* [Collected data]
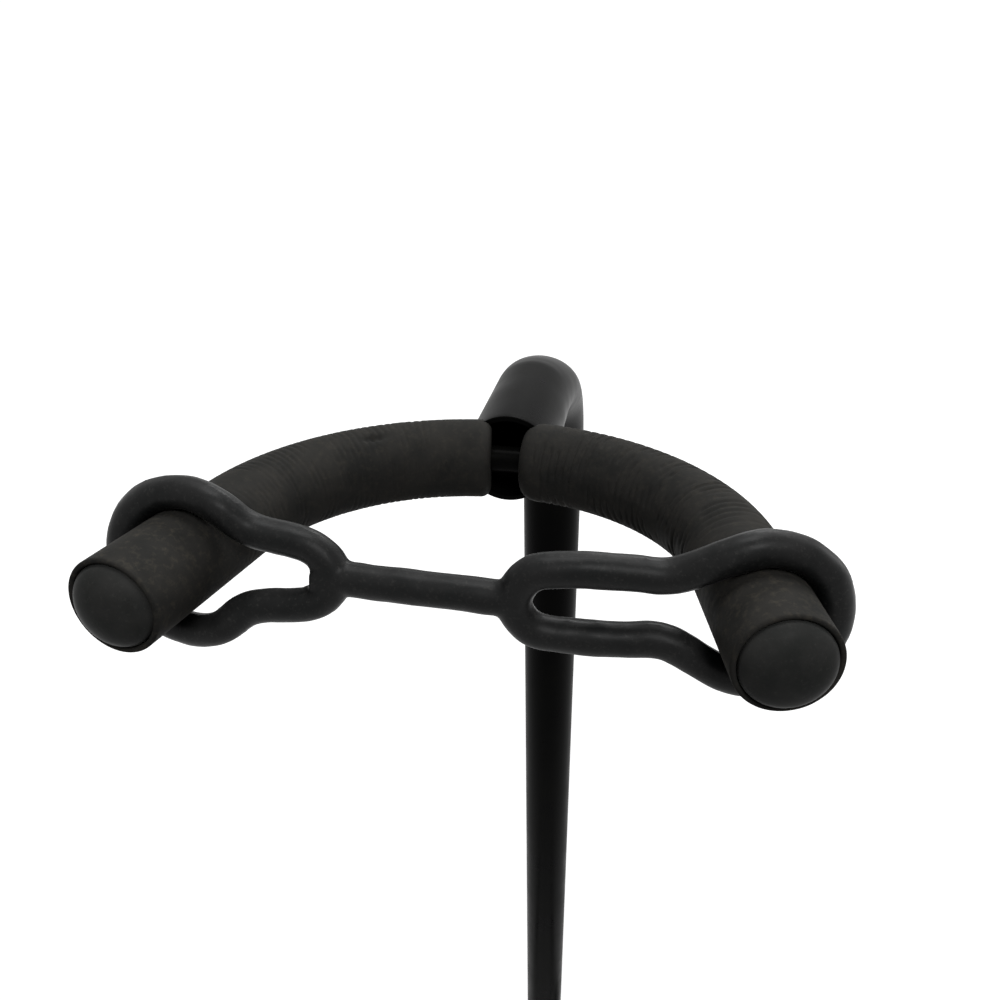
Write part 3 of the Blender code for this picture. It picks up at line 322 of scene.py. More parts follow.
def scallop_field(add, given, angle, radius):
    """Hollows for the fingers, cut between the lobes of a knob's widest part."""
    turn = add(MATH, [angle, given["Lobes"]], operation="MULTIPLY")
    turn = add(MATH, [turn], operation="COSINE")
    wide = add(MATH, [radius, given["Skin Radius"]], operation="DIVIDE")
    depth = add(RANGE, [turn, -0.75], **SMOOTH)
    for share in (add(RANGE, [wide, 0.62, 0.95], **SMOOTH), given["Lobe Depth"]):
        depth = add(MATH, [depth, share], operation="MULTIPLY")
    return depth


def flat_field(add, given, angle, radius):
    """The radius cut back to the flats of a hexagon, wherever it is below a limit."""
    half = math.pi / 6
    turn = add(MATH, [angle, half, -half], operation="WRAP")
    turn = add(MATH, [turn], operation="COSINE")
    flat = add(MATH, [given["Flat Radius"], turn], operation="DIVIDE")
    flat = add(MATH, [radius, flat], operation="MINIMUM")
    below = add(MATH, [radius, given["Flats Below"]], operation="LESS_THAN")
    return add("GeometryNodeSwitch", [below, radius, flat], input_type="FLOAT")


print("fields: creases, scallops and flats")

# %% [markdown]
# ### The winding
# The tree lays out a grid with one row for each point of the outline and one column for each step
# round it. It looks up where a row's point lies along the path and swings it round by the column's
# angle. How worn the skin is goes into an attribute, for the foam's material to read.

# %% The tree that winds an outline along a path
WEAR_LENGTH = 14 * MM
WELD = 0.002 * MM


def new_tree(name, **kinds):
    """A geometry tree with a geometry socket each way and one input for each name given."""
    tree = bpy.data.node_groups.new(name, "GeometryNodeTree")
    for way in ("OUTPUT", "INPUT"):
        tree.interface.new_socket("Geometry", in_out=way, socket_type="NodeSocketGeometry")
    for kind, names in kinds.items():
        for socket in names:
            tree.interface.new_socket(socket, in_out="INPUT", socket_type="NodeSocket" + kind)
    add = partial(add_node, tree)
    return tree, add, add("NodeGroupInput").outputs


def close_tree(add, shape, material):
    real = add("GeometryNodeRealizeInstances", [shape])
    painted = add("GeometryNodeSetMaterial", {0: real, "Material": material})
    add("NodeGroupOutput", [painted])


def winding_tree():
    tree, add, given = new_tree(
        "outline_wound_along_path", Object=("Path", "Outline"), Int=("Rows", "Points", "Sides"),
        Float=("Lobes", "Lobe Depth", "Crease Depth", "Crease Spacing", "Crease Middle",
               "Crease Reach", "Skin Radius", "Flat Radius", "Flats Below", "Wear Start", "Seed"),
        Material=("Surface",),
    )
    wide = add(MATH, [given["Sides"], 1], operation="ADD")
    grid = add("GeometryNodeMeshGrid", {
        "Size X": 1.0, "Size Y": 1.0, "Vertices X": given["Rows"], "Vertices Y": wide,
    })
    index = add("GeometryNodeInputIndex")
    column = add(MATH, [index, wide], operation="FLOORED_MODULO")
    row = index
    for step, other in (
        ("SUBTRACT", column), ("DIVIDE", wide), ("ROUND", 0.0), ("FLOORED_MODULO", given["Points"]),
    ):
        row = add(MATH, [row, other], operation=step)
    turn = add(MATH, [column, given["Sides"]], operation="DIVIDE")
    angle = add(MATH, [turn, 2 * math.pi], operation="MULTIPLY")
    path, outline = (
        add("GeometryNodeObjectInfo", {"Object": given[line]}).outputs["Geometry"]
        for line in ("Path", "Outline")
    )
    point = add("GeometryNodeSampleIndex", {
        "Geometry": outline, "Value": add("GeometryNodeInputPosition"), "Index": row,
    }, data_type="FLOAT_VECTOR", domain="POINT")
    split = add("ShaderNodeSeparateXYZ", [point]).outputs
    along, radius = split["X"], split["Y"]
    line = add("GeometryNodeSampleCurve", {"Curves": path, "Length": along}, mode="LENGTH").outputs
    creases = crease_field(add, given, along, angle, radius)
    scallops = scallop_field(add, given, angle, radius)
    radius = flat_field(add, given, angle, radius)
    for depth in (creases, scallops):
        radius = add(MATH, [radius, depth], operation="SUBTRACT")
    side = add(VECTOR, [line["Tangent"], line["Normal"]], operation="CROSS_PRODUCT")
    place = line["Position"]
    for way, part in ((line["Normal"], "COSINE"), (side, "SINE")):
        reach = add(MATH, [angle], operation=part)
        reach = add(MATH, [reach, radius], operation="MULTIPLY")
        swing = add(VECTOR, {0: way, "Scale": reach}, operation="SCALE")
        place = add(VECTOR, [place, swing], operation="ADD")
    wound = add("GeometryNodeSetPosition", {"Geometry": grid, "Position": place})
    past = add(MATH, [along, given["Wear Start"]], operation="SUBTRACT")
    marked = add("GeometryNodeStoreNamedAttribute", {
        "Geometry": wound, "Name": "wear",
        "Value": add(RANGE, [past, 0.0, WEAR_LENGTH], **SMOOTH),
    }, data_type="FLOAT", domain="POINT")
    welded = add("GeometryNodeMergeByDistance", {"Geometry": marked, "Distance": WELD})
    close_tree(add, welded, given["Surface"])
    return tree


WINDING = winding_tree()
print("winding tree:", len(WINDING.nodes), "nodes")

# %% [markdown]
# ## Copies on places
# The screws and bolts of one kind are one shape in several places. This tree reads a mesh of bare
# points, each with a heading, sets a copy of the shape on every point and turns it to the heading.


# %% The tree that sets copies on places
def copies_tree():
    tree, add, given = new_tree("copies_on_places", Object=("Original",), Material=("Surface",))
    heading = add("GeometryNodeInputNamedAttribute", {"Name": "heading"}, data_type="FLOAT_VECTOR")
    original = add("GeometryNodeObjectInfo", {"Object": given["Original"]}).outputs["Geometry"]
    copies = add("GeometryNodeInstanceOnPoints", {
        "Points": given["Geometry"], "Instance": original,
        "Rotation": add("FunctionNodeAlignRotationToVector", {"Vector": heading}, axis="Z"),
    })
    close_tree(add, copies, given["Surface"])
    return tree


COPIES = copies_tree()
print("copying tree:", len(COPIES.nodes), "nodes")

# %% [markdown]
# ## Running a tree and keeping its mesh
# A tree's result is kept as a plain mesh and the modifier is taken off, so that nothing live is
# left on a piece. The inputs are set by the identifiers of their sockets, before Blender looks
# at the object for the first time. A kept piece rides on its node's body in the frame.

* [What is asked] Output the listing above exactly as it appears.

* [Problem solution]
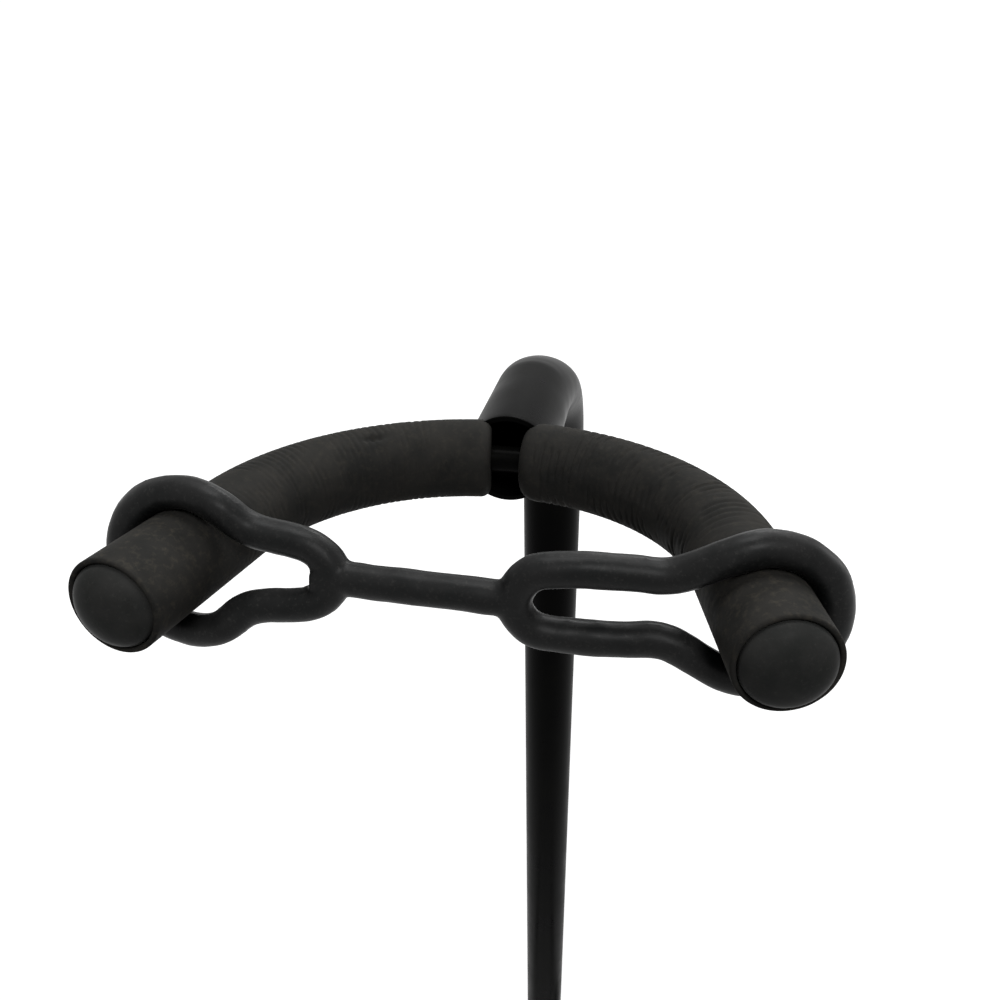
Write part 3 of the Blender code for this picture. It picks up at line 322 of scene.py. More parts follow.
def scallop_field(add, given, angle, radius):
    """Hollows for the fingers, cut between the lobes of a knob's widest part."""
    turn = add(MATH, [angle, given["Lobes"]], operation="MULTIPLY")
    turn = add(MATH, [turn], operation="COSINE")
    wide = add(MATH, [radius, given["Skin Radius"]], operation="DIVIDE")
    depth = add(RANGE, [turn, -0.75], **SMOOTH)
    for share in (add(RANGE, [wide, 0.62, 0.95], **SMOOTH), given["Lobe Depth"]):
        depth = add(MATH, [depth, share], operation="MULTIPLY")
    return depth


def flat_field(add, given, angle, radius):
    """The radius cut back to the flats of a hexagon, wherever it is below a limit."""
    half = math.pi / 6
    turn = add(MATH, [angle, half, -half], operation="WRAP")
    turn = add(MATH, [turn], operation="COSINE")
    flat = add(MATH, [given["Flat Radius"], turn], operation="DIVIDE")
    flat = add(MATH, [radius, flat], operation="MINIMUM")
    below = add(MATH, [radius, given["Flats Below"]], operation="LESS_THAN")
    return add("GeometryNodeSwitch", [below, radius, flat], input_type="FLOAT")


print("fields: creases, scallops and flats")

# %% [markdown]
# ### The winding
# The tree lays out a grid with one row for each point of the outline and one column for each step
# round it. It looks up where a row's point lies along the path and swings it round by the column's
# angle. How worn the skin is goes into an attribute, for the foam's material to read.

# %% The tree that winds an outline along a path
WEAR_LENGTH = 14 * MM
WELD = 0.002 * MM


def new_tree(name, **kinds):
    """A geometry tree with a geometry socket each way and one input for each name given."""
    tree = bpy.data.node_groups.new(name, "GeometryNodeTree")
    for way in ("OUTPUT", "INPUT"):
        tree.interface.new_socket("Geometry", in_out=way, socket_type="NodeSocketGeometry")
    for kind, names in kinds.items():
        for socket in names:
            tree.interface.new_socket(socket, in_out="INPUT", socket_type="NodeSocket" + kind)
    add = partial(add_node, tree)
    return tree, add, add("NodeGroupInput").outputs


def close_tree(add, shape, material):
    real = add("GeometryNodeRealizeInstances", [shape])
    painted = add("GeometryNodeSetMaterial", {0: real, "Material": material})
    add("NodeGroupOutput", [painted])


def winding_tree():
    tree, add, given = new_tree(
        "outline_wound_along_path", Object=("Path", "Outline"), Int=("Rows", "Points", "Sides"),
        Float=("Lobes", "Lobe Depth", "Crease Depth", "Crease Spacing", "Crease Middle",
               "Crease Reach", "Skin Radius", "Flat Radius", "Flats Below", "Wear Start", "Seed"),
        Material=("Surface",),
    )
    wide = add(MATH, [given["Sides"], 1], operation="ADD")
    grid = add("GeometryNodeMeshGrid", {
        "Size X": 1.0, "Size Y": 1.0, "Vertices X": given["Rows"], "Vertices Y": wide,
    })
    index = add("GeometryNodeInputIndex")
    column = add(MATH, [index, wide], operation="FLOORED_MODULO")
    row = index
    for step, other in (
        ("SUBTRACT", column), ("DIVIDE", wide), ("ROUND", 0.0), ("FLOORED_MODULO", given["Points"]),
    ):
        row = add(MATH, [row, other], operation=step)
    turn = add(MATH, [column, given["Sides"]], operation="DIVIDE")
    angle = add(MATH, [turn, 2 * math.pi], operation="MULTIPLY")
    path, outline = (
        add("GeometryNodeObjectInfo", {"Object": given[line]}).outputs["Geometry"]
        for line in ("Path", "Outline")
    )
    point = add("GeometryNodeSampleIndex", {
        "Geometry": outline, "Value": add("GeometryNodeInputPosition"), "Index": row,
    }, data_type="FLOAT_VECTOR", domain="POINT")
    split = add("ShaderNodeSeparateXYZ", [point]).outputs
    along, radius = split["X"], split["Y"]
    line = add("GeometryNodeSampleCurve", {"Curves": path, "Length": along}, mode="LENGTH").outputs
    creases = crease_field(add, given, along, angle, radius)
    scallops = scallop_field(add, given, angle, radius)
    radius = flat_field(add, given, angle, radius)
    for depth in (creases, scallops):
        radius = add(MATH, [radius, depth], operation="SUBTRACT")
    side = add(VECTOR, [line["Tangent"], line["Normal"]], operation="CROSS_PRODUCT")
    place = line["Position"]
    for way, part in ((line["Normal"], "COSINE"), (side, "SINE")):
        reach = add(MATH, [angle], operation=part)
        reach = add(MATH, [reach, radius], operation="MULTIPLY")
        swing = add(VECTOR, {0: way, "Scale": reach}, operation="SCALE")
        place = add(VECTOR, [place, swing], operation="ADD")
    wound = add("GeometryNodeSetPosition", {"Geometry": grid, "Position": place})
    past = add(MATH, [along, given["Wear Start"]], operation="SUBTRACT")
    marked = add("GeometryNodeStoreNamedAttribute", {
        "Geometry": wound, "Name": "wear",
        "Value": add(RANGE, [past, 0.0, WEAR_LENGTH], **SMOOTH),
    }, data_type="FLOAT", domain="POINT")
    welded = add("GeometryNodeMergeByDistance", {"Geometry": marked, "Distance": WELD})
    close_tree(add, welded, given["Surface"])
    return tree


WINDING = winding_tree()
print("winding tree:", len(WINDING.nodes), "nodes")

# %% [markdown]
# ## Copies on places
# The screws and bolts of one kind are one shape in several places. This tree reads a mesh of bare
# points, each with a heading, sets a copy of the shape on every point and turns it to the heading.


# %% The tree that sets copies on places
def copies_tree():
    tree, add, given = new_tree("copies_on_places", Object=("Original",), Material=("Surface",))
    heading = add("GeometryNodeInputNamedAttribute", {"Name": "heading"}, data_type="FLOAT_VECTOR")
    original = add("GeometryNodeObjectInfo", {"Object": given["Original"]}).outputs["Geometry"]
    copies = add("GeometryNodeInstanceOnPoints", {
        "Points": given["Geometry"], "Instance": original,
        "Rotation": add("FunctionNodeAlignRotationToVector", {"Vector": heading}, axis="Z"),
    })
    close_tree(add, copies, given["Surface"])
    return tree


COPIES = copies_tree()
print("copying tree:", len(COPIES.nodes), "nodes")

# %% [markdown]
# ## Running a tree and keeping its mesh
# A tree's result is kept as a plain mesh and the modifier is taken off, so that nothing live is
# left on a piece. The inputs are set by the identifiers of their sockets, before Blender looks
# at the object for the first time. A kept piece rides on its node's body in the frame.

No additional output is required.